Cinayet davasının dosyası, Yargıtay’a üçüncü kez giderken, bu kez 1’inci Ceza Dairesi tarafından daha önce verilen beraat kararı aynen onandı. Oktay Konaksever, Yargıtay’ın beraat kararını onamasını avukatı Yalçın Yılmaz’dan öğrendi. 34 ay boyunca katil damgasıyla yaşayan Oktay Konaksever, onama kararının ardından DHA muhabirine ulaşıp duygularını anlattı. Konaksever, "Ben masum olduğumu biliyordum ama bunu kimseye anlatamıyordum. Çok kötü durumlarda kaldım. Geceleri hep geleceğimin ne kadar kötü olduğunu düşündüm. Cinayetin gerçek faillerinin yakalanması ve suçsuzluğumun anlaşılması için dua ettim. Aynı şeyi yine diliyorum. Allah düşmanımı oraya düşürmesin. Adaletin elbet bir gün tecelli edeceğine inandım. O gün de geldi. Ama yüreğim hala buruk. Çünkü asıl katiller dışarıda dolaşıyor. Onlar yakalanmadıkça ben de rahat uyuyamayacağım. Şimdi, Ferhan Şensoy’un 'Pardon' filmindeki gibi beraatime karar verildi. Bir insanın hayatı bu kadar ucuz mu? Deliller toplanmadan bir insana nasıl katil damgası vurursunuz. Polis, dosyayı kapatmak için suçu benim üzerime yıktı. Cezaevinden çıktıktan sonra çok şaşırdım. Her şey değişmişti. Özgürlük çok güzel bir şey" dedi.

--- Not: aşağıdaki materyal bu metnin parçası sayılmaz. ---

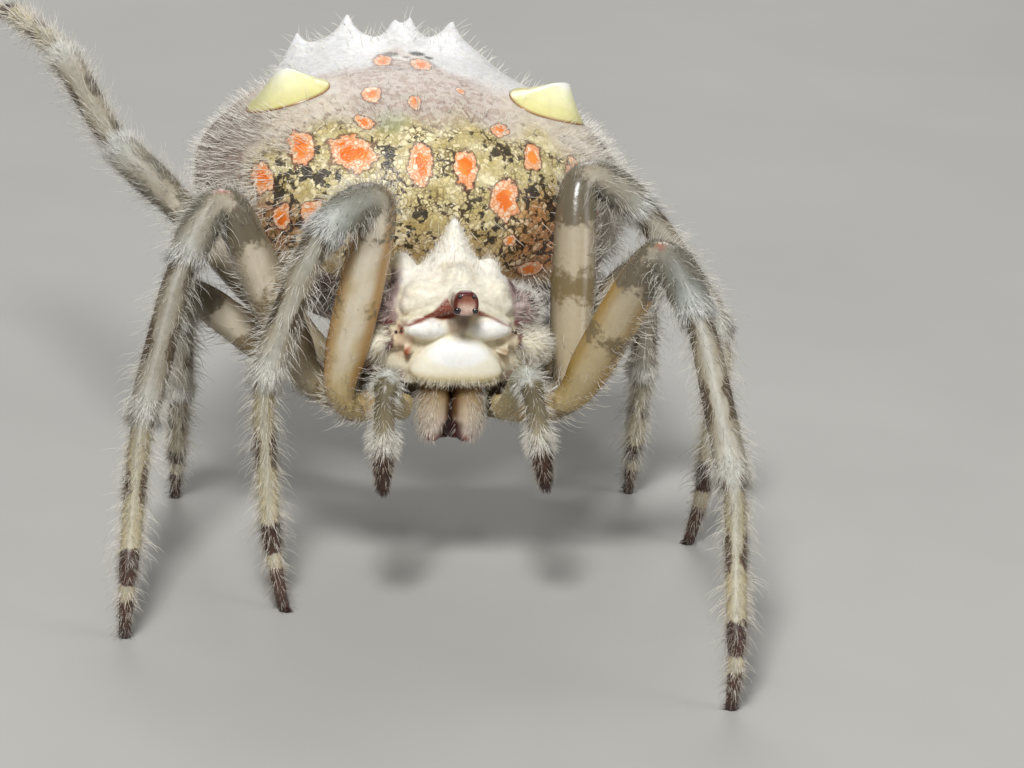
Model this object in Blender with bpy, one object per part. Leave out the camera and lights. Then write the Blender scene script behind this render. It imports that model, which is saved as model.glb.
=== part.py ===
"""A female magnificent spider, a bolas spider, standing at life size.

Everything is worked out in millimetres round the middle of the clypeus, the white
bulge above the jaws. The spider faces -Y, its left is +X, and the floor is z = 0.
The last step turns the millimetres into metres and puts the origin on the floor,
below the middle of the spider's box.
"""

import math
import random

import bmesh
import bpy
import numpy as np
from mathutils import Matrix, Vector
from mathutils.bvhtree import BVHTree

METRE = 0.001  # one millimetre of the working frame, in metres
GAP = 0.3  # clear space between a piece and what it grows from
JOINT_GAP = 0.26  # the same between two lengths of a leg
BOX_MIDDLE = (-1.13, 5.91)  # x and y of the middle of the spider's box

# Body, front to back
CARAPACE_MIDDLE_Y = 2.55
CARAPACE_HALF_LENGTH = 2.25
CARAPACE_HALF_WIDTH = 3.1
CARAPACE_EDGE_Z = 6.85
CARAPACE_UNDERSIDE = 0.35
CARAPACE_REAR_HEIGHT = 0.9
CROWN_HEIGHT = 2.4
CROWN_Y = 1.7
CROWN_HALF_WIDTH = 2.9
CROWN_FRONT_FALL = 2.2
CROWN_REAR_FALL = 1.3
CLYPEUS = ((0.0, 0.55, 7.45), (1.35, 0.62, 0.72))
EYE_TURRET_Z = 9.55
STERNUM = ((0.0, 3.25, 5.95), (1.3, 1.75, 0.95))
ABDOMEN_CENTRE = Vector((0.0, 9.5, 10.4))
ABDOMEN_RADII = Vector((6.9, 5.55, 3.85))
ABDOMEN_BELLY = 4.9  # how far below its centre the abdomen reaches
ABDOMEN_RIDGE = 1.62  # seen from the front, 2 gives a round back and less a tented one
ABDOMEN_FLATNESS = 2.35  # seen from the side, 2 gives a round back and more a flat one
ABDOMEN_TILT = 3.0  # degrees that its left side hangs lower
HUMP_X = 4.1
HUMP_Y = 8.15
SHOULDER_X = 4.5
SHOULDER_Y = 7.7
SHOULDER_HEIGHT = 0.45
SHOULDER_REACH = 1.7
TUBERCLE_SHIFT = -0.3  # the tubercles of the back stand a little to the right

# Legs: femur, patella, tibia, metatarsus and tarsus, pair by pair from the front
SEGMENTS = {
    1: (7.1, 2.6, 5.2, 5.2, 1.8),
    2: (7.1, 2.6, 5.0, 5.1, 1.8),
    3: (4.9, 1.9, 3.1, 3.1, 1.5),
    4: (6.9, 2.4, 4.7, 4.6, 1.6),
}
COXA_ROOTS = {1: (1.35, 1.65, 5.65), 2: (1.62, 2.55, 5.6), 3: (1.62, 3.65, 5.6), 4: (1.3, 4.75, 5.65)}
HIPS = {1: (3.55, 0.75, 5.75), 2: (3.9, 2.1, 5.7), 3: (3.75, 3.6, 5.7), 4: (3.1, 5.2, 5.8)}
STOUTNESS = {1: 1.0, 2: 1.0, 3: 0.84, 4: 0.92}

# The pose. Each segment has a heading, in degrees from straight ahead and positive to
# the spider's left, and a pitch above the floor. A metatarsus with no pitch takes the
# one that sets its tarsus on the floor.
POSE = {
    ("right", 1): ((78, 81), (-60, -22), (-119, -73), (38, None), (38, -69)),
    ("right", 2): ((-99, 64), (-50, -50), (-33, -63), (-11, None), (-11, -100)),
    ("right", 3): ((-106, 33), (-190, -50), (-190, -66), (-190, None), (-190, -80)),
    ("right", 4): ((-99, 45), (-120, 34), (-163, 23), (-165, 2), (-165, -28)),
    ("left", 1): ((34, 61), (29, -42), (18, -58), (-6, None), (-6, -100)),
    ("left", 2): ((173, 69), (100, -32), (88, -55), (-91, None), (-91, -78)),
    ("left", 3): ((132, 38), (150, -50), (165, -66), (175, None), (175, -75)),
    ("left", 4): ((147, 2), (165, -12), (184, -28), (190, None), (190, -55)),
}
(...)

500 BİN LİRALIK TAZMİNAT DAVASI

Görevlilerin yapmadığını yapıp, olayla ilgili delilleri toplayarak mahkemeye sunduğunu belirten Konaksever’in avukatı Yalçın Yılmaz da "Dosyada çok eksiklikler vardı. Bunları tek tek tespit edip sundum. Mahkemeye 'Pardon' filminin gerçek olacağını, müvekilimin suçsuz olduğunu söyledim. Ama mahkemeyi buna bir türlü inandıramadım. Savcı, benim delillerim karşısında son beş duruşmada tahliye, ardından en son duruşmada beraat istedi. Mahkemenin toplaması gereken delillerle ilgili taleplerimiz sürekli rededildi. Bu anlamda hukuksal eksiklik bizi bugüne kadar getirdi. Gerçek katil bugüne kadar yakalanabilirdi. Geç de olsa müvekilimin suçsuz olduğu ortaya çıktı. 'Pardon', böyle kalmayacak. Müvekilimin çalınan 34 ayı için 500 bin lira tazminat istemiyle Maliye Hazinesi’ne dava açacağım. Türkiye’de sonuç alamazsak, iç hukuk yolları tükenirse, Avrupa insan Hakları Mahkemesi’ne gideceğiz. Bir insanın hayatı bu kadar ucuz olmamalı" dedi.